Studio LCB mit Günter de Bruyn

16. Januar 1992
Literarisches Colloquium Berlin

Lesung: Günter de Bruyn
Moderation: Hajo Steinert
Gäste: Friedrich Dieckmann, Manfred Jäger, Walter Höllerer

Weiterführende Informationen

"Zwischenbilanz" war ein viel beachteter Titel im Jahr 1992 - auch weil es im autobiographischen Text von de Bruyn um die Aufarbeitung zweier deutscher Diktaturen ging. Genauer: Um den Konflikt des Individuums mit wechselnden Gegebenheiten aus dem Geiste totalitärer und autoritärer Gesellschaftssysteme. Zum einen dreht sich hier die Diskussion um die Beschreibung und Bewertung der Vergangenheit - wie sahen beispielsweise die Bedingungen eines Autors in der DDR genau aus? Wie hat in den späten 40er und frühen 50er Jahren der alltägliche Sprachgebrauch angesichts eines rigiden Regimes ausgesehen? Zum anderen behandelt man die komplexe Einheitssituation und betrachtet sie u.a. auch als speziellen psychosozialen Moment.

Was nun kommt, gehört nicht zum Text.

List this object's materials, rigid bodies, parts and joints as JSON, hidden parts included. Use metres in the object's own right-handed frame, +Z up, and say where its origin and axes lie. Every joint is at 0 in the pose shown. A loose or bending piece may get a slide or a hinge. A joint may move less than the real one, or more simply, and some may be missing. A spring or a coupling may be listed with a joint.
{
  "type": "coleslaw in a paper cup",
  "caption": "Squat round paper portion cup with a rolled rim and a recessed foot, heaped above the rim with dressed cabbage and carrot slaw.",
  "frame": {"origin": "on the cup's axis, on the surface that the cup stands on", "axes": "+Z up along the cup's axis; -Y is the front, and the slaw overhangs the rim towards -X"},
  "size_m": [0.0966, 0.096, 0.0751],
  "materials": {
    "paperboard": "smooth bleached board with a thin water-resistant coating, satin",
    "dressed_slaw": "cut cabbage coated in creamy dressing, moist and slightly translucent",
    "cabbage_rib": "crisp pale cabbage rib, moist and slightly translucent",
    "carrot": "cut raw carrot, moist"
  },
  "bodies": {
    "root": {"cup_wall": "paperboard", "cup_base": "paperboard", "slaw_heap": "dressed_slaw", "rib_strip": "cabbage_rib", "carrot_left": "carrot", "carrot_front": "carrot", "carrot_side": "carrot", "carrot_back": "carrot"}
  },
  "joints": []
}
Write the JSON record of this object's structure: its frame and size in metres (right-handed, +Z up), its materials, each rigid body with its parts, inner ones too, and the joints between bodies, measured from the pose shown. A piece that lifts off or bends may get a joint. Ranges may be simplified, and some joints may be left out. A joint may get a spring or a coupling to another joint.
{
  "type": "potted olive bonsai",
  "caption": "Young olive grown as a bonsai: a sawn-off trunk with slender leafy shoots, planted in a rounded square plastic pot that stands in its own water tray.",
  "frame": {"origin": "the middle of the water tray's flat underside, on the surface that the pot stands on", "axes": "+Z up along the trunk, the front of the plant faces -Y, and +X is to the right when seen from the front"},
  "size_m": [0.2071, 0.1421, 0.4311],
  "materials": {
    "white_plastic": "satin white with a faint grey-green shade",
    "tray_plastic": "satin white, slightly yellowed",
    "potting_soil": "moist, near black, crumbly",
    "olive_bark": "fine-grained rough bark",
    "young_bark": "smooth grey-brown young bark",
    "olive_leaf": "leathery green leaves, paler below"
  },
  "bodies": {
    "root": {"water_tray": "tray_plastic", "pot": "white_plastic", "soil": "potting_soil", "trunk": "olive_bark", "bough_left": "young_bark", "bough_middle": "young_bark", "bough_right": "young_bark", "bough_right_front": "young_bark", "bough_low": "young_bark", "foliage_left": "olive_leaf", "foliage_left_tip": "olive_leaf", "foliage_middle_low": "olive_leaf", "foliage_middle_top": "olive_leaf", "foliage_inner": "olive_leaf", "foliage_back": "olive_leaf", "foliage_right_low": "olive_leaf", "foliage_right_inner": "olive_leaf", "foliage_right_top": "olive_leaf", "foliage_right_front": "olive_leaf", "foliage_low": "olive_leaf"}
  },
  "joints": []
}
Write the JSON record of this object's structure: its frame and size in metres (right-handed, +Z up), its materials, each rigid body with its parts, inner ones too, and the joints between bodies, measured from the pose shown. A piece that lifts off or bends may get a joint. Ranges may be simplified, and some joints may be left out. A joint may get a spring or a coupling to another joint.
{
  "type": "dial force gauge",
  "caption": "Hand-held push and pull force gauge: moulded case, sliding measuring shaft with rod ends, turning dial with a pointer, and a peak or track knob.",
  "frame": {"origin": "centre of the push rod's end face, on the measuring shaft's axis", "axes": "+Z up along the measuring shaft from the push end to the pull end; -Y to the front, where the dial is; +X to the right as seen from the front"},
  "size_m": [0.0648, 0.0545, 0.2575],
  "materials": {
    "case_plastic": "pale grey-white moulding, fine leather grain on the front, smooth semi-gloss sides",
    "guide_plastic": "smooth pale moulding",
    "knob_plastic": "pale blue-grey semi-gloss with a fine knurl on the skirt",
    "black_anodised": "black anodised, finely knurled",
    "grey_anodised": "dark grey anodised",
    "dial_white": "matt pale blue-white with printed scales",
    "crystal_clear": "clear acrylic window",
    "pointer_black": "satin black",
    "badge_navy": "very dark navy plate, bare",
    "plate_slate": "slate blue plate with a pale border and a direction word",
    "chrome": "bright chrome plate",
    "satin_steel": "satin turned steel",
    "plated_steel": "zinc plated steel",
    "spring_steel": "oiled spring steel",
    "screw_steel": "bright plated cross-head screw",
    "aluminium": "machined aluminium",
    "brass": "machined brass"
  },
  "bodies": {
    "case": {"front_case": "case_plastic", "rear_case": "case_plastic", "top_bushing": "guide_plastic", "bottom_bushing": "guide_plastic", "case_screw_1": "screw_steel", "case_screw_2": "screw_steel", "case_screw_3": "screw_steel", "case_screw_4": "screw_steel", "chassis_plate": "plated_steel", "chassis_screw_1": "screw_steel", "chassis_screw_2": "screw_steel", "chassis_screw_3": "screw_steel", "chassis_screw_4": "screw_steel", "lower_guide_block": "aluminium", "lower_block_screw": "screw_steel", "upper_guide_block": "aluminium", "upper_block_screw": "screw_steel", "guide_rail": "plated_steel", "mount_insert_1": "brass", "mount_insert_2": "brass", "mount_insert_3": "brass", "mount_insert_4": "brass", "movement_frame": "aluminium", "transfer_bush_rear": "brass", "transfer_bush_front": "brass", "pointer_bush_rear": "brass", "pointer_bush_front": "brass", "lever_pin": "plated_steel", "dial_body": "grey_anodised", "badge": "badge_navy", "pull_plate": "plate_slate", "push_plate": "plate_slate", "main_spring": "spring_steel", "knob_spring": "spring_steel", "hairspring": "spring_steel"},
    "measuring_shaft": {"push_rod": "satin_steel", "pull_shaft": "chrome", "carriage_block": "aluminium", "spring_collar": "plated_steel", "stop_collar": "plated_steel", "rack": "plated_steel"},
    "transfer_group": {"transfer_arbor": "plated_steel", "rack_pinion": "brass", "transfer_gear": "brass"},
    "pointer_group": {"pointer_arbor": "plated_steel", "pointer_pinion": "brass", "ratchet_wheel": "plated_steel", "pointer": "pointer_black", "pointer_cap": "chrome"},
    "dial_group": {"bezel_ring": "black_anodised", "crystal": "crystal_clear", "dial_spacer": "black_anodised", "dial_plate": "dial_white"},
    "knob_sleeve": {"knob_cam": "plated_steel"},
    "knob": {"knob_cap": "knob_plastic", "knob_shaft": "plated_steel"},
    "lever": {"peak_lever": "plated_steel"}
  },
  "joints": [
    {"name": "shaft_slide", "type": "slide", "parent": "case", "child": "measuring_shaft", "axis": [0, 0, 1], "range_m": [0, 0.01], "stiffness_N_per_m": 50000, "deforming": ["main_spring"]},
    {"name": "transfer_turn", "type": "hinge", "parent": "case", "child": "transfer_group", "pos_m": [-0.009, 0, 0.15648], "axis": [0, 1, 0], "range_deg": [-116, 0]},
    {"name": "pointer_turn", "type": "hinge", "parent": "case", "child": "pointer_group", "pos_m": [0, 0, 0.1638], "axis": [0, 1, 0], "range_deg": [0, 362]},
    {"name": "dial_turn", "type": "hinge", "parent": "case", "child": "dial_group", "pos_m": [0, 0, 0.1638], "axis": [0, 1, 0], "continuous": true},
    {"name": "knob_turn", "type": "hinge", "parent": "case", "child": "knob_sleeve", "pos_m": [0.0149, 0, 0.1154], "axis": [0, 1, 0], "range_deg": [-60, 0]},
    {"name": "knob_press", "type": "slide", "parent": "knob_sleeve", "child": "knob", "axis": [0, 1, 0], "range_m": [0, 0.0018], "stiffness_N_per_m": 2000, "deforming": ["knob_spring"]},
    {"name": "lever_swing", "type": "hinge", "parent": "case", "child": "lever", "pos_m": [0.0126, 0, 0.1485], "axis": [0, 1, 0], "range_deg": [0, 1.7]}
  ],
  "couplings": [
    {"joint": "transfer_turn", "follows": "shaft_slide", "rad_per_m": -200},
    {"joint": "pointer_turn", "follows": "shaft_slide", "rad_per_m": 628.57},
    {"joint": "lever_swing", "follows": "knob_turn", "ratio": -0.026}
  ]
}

So interpretiert ein Teilnehmer sehr differenziert die kollektive Stimmung in Deutschland als intellektuelle Überforderung, die sich in einer übertriebenen "Schlechtgelauntheit" ausdrückt. Darin lässt sich schließlich der Charakter der Sendung ausmachen: Brücken werden geschlagen von der Vergangenheit zur Gegenwart. Dieses Changieren zwischen Gestern und Heute charakterisiert auch die Bewertung der Diskutanten von de Bruyns autobiographischem Text. Denn Walter Höllerer beispielsweise vermisst in der rein non-fiktionalen Herangehensweise der Beschreibung des eigenen Lebens vor allem literarische Mittel, die das Material gebrochen hätten - und verweist auf die "Jahrestage" von Johnson.

Programmtext

Günter de Bruyn publiziert im Frühjahr sein neues Buch "Zwischenbilanz. Eine Jugend in Berlin." im S. Fischer Verlag.